Resistance to BRAF inhibition explored through single circulating tumour cell molecular profiling in BRAF-mutant non-small-cell lung cancer

Abstract

Background: Resistance mechanisms to combination therapy with dabrafenib plus trametinib remain poorly understood in patients with BRAF^V600E-mutant advanced non-small-cell lung cancer (NSCLC). We examined resistance to BRAF inhibition by single CTC sequencing in BRAF^V600E-mutant NSCLC.

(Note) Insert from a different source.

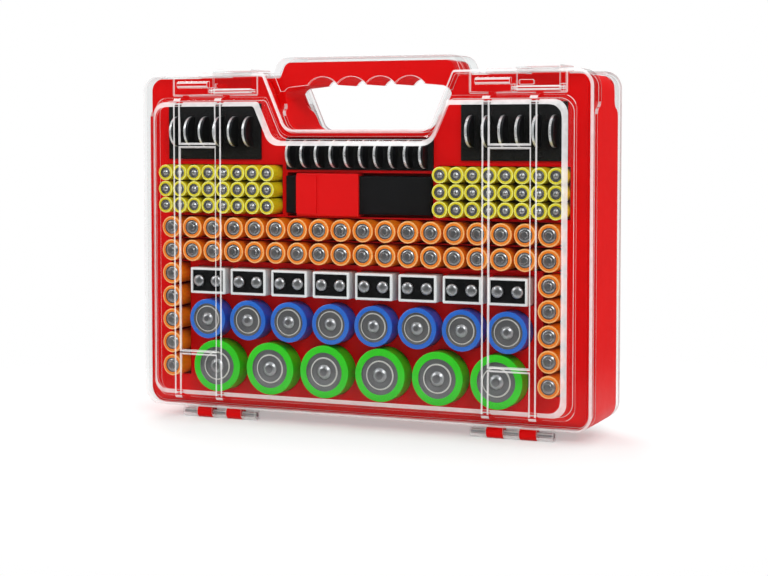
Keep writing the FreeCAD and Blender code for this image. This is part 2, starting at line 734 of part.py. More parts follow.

Methods: CTCs and cfDNA were examined in seven BRAF^V600E-mutant NSCLC patients at failure to treatment. Matched tumour tissue was available for four patients. Single CTCs were isolated by fluorescence-activated cell sorting following enrichment and immunofluorescence (Hoechst 33342/CD45/pan-cytokeratins) and sequenced for mutation and copy number-alteration (CNA) analyses.

Results: BRAF^V600E was found in 4/4 tumour biopsies and 5/7 cfDNA samples. CTC mutations were mostly found in MAPK-independent pathways and only 1/26 CTCs were BRAF^V600E mutated. CTC profiles encompassed the majority of matched tumour biopsy CNAs but 72.5% to 84.5% of CTC CNAs were exclusive to CTCs. Extensive diversity, involving MAPK, MAPK-related, cell cycle, DNA repair and immune response pathways, was observed in CTCs and missed by analyses on tumour biopsies and cfDNA. Driver alterations in clinically relevant genes were recurrent in CTCs.

Conclusions: Resistance was not driven by BRAF^V600E-mutant CTCs. Extensive tumour genomic heterogeneity was found in CTCs compared to tumour biopsies and cfDNA at failure to BRAF inhibition, in BRAF^V600E-mutant NSCLC, including relevant alterations that may represent potential treatment opportunities.